Physical constraints for temperature biases in climate models

Abstract

In general, biases of climate models depend upon the climate state (i.e., are nonstationary). Recent studies have shown that the adoption of a stationary temperature bias can lead to an overestimation of projected summer warming in southern Europe. It has also been proposed to use a bias correction that increases linearly with temperature. While such an assumption is well‐justified for near‐term projections, one wonders whether and at what temperature this relation levels off if it does. Here we show, using regional climate model simulations of the ENSEMBLES project and from a single‐model perturbed physics ensemble, that the linear bias assumption breaks down at high model temperatures, followed by a transition to a constant bias relation. This transition is apparent in strongly biased model simulations and supported using a pseudo‐reality approach. We show that soil moisture scarcity explains a large degree of summer temperature biases across both ensembles and that the limits of soil moisture depletion are responsible for the transition.

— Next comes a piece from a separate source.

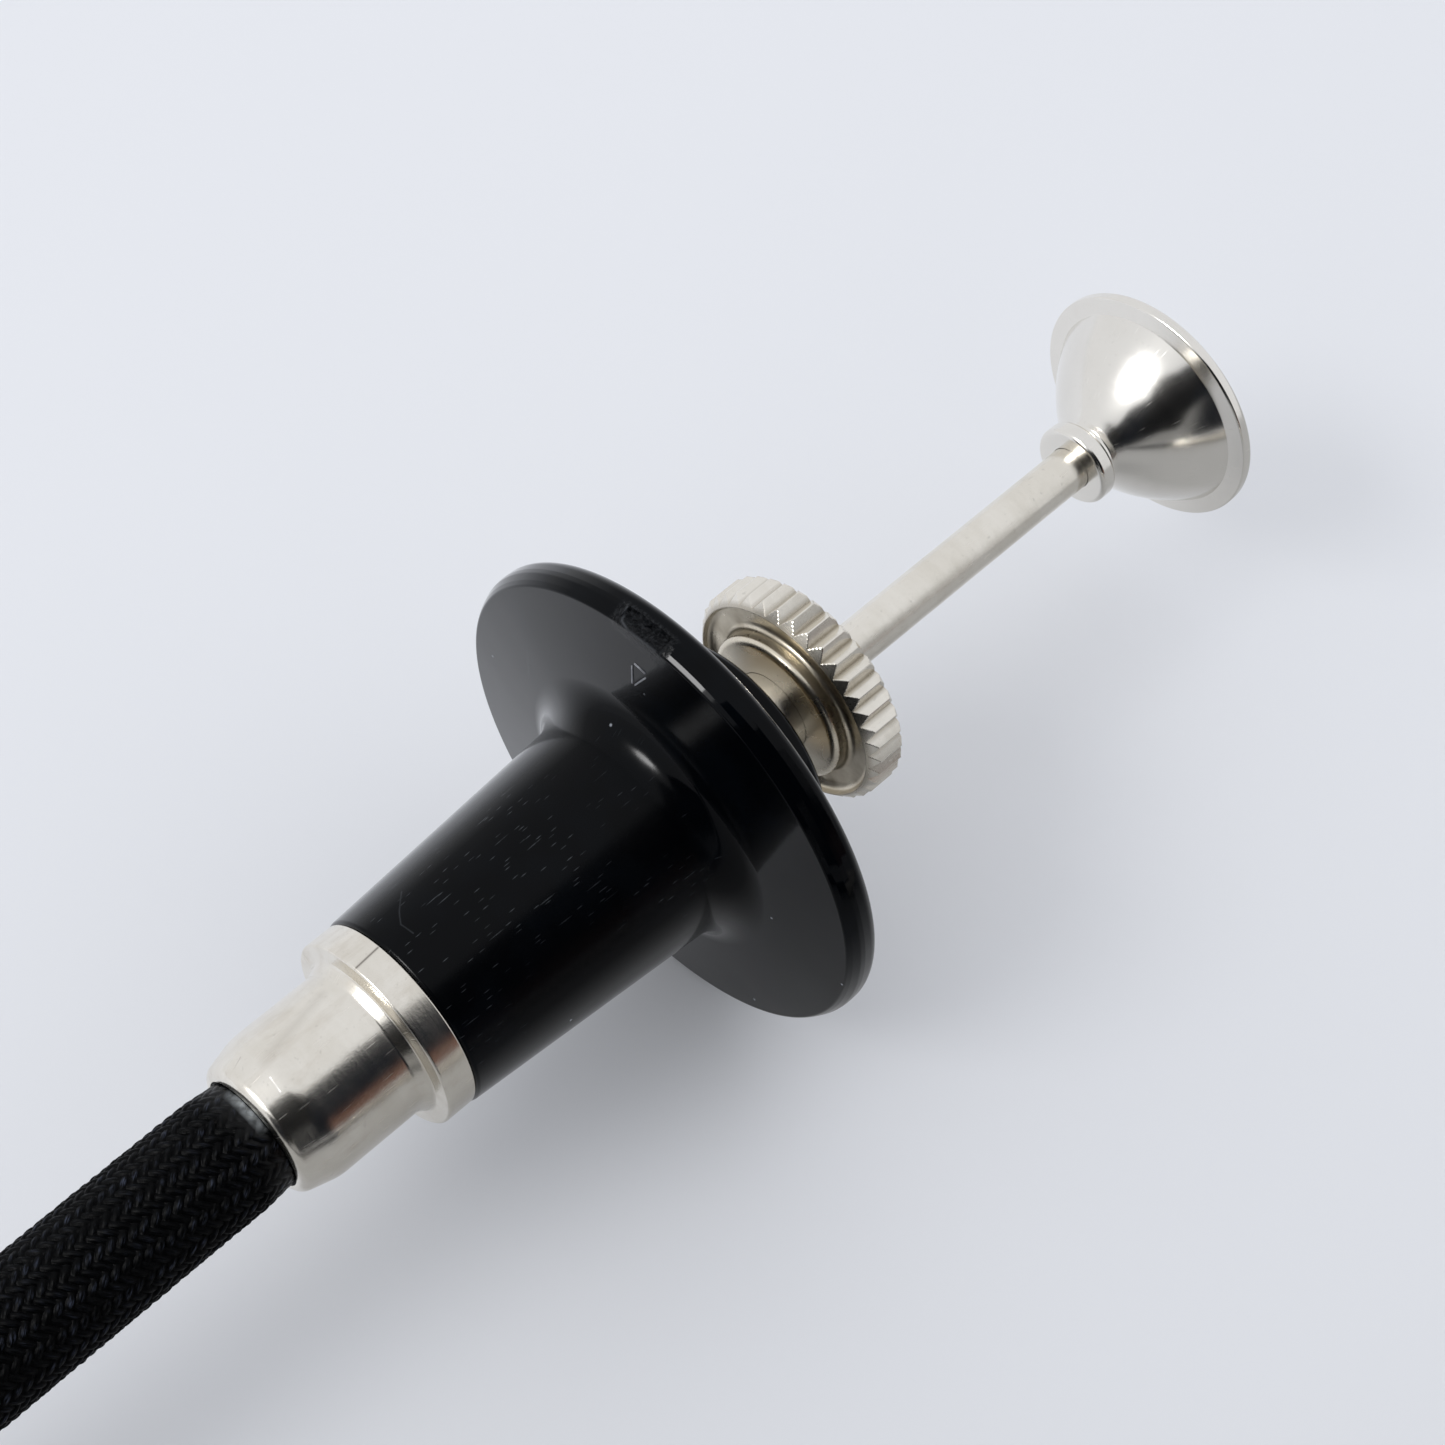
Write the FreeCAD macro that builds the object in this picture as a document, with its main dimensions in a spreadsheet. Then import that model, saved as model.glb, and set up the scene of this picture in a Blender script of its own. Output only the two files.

A linear temperature bias correction therefore potentially over‐corrects summer warming, and implicitly assumes unphysical relations between soil moisture and temperature, in particular when considering high‐emission scenarios. We conclude that a physically consistent and time‐dependent temperature bias correction considering the state of the soil would increase the robustness of bias correction and reduce the uncertainty of 21st century summer warming.